Without exaggerating, it seems like India is the only market buying off the East Coast,” a major seller said on January 5.

“Southeast Asia is not very aggressive”, the source continued.

Off the West Coast, where India does not pull tons, pricing fell for mostly all recovered fiber grades. The yearlong-plus shipping struggles persist, from empty vessels being shipped back to China to a lack of workers and equipment that are stalling movement.

Bulk grades fell by $10 per tonne at the Los Angeles/Long Beach ports. At the Los Angeles/Long Beach ports, OCC No. 11 fell to a high side of $175 per tonne, and fell to $190 per tonne for No. 12.

“Freight has become the No. 1 driver on price,” a seller said January 5.

In the USA, buyers and sellers said mills are eating the freight rates. On the waters, the costs are split in many cases, major exporters said.

West Coast export prices decline, ports are struggling with equipment shortages

Multiple major exporters reported again considerable pricing declines for the Oakland port vs the Los Angeles/Long Beach ports, and pricing in January 2022 reflects this pricing drop. While the Long Beach port has seen a surge in ships sitting on the waters in the last year, the Oakland port has experienced an even greater shortage of equipment, bookings and containers, according to contacts.

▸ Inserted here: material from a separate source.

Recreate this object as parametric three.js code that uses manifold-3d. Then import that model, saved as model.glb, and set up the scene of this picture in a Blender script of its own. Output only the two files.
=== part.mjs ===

Major sellers and buyers of recovered fiber in the last six months have either avoided the Oakland port altogether, are still working on months-old orders, and all have seen pricing decline dramatically. What was a typical $5 spread between the two California ports today is a $25 spread, according to buyers and sellers.

A major buyer said to Fastmarkets on January 5, “For Oakland, it’s a different story. Booking is still really bad. … If you have the booking these days, you can call any price … but you have to have workable bookings. … We haven’t gotten anything from Oakland in many, many months. Still working on old orders from four months ago because we can’t cancel them.”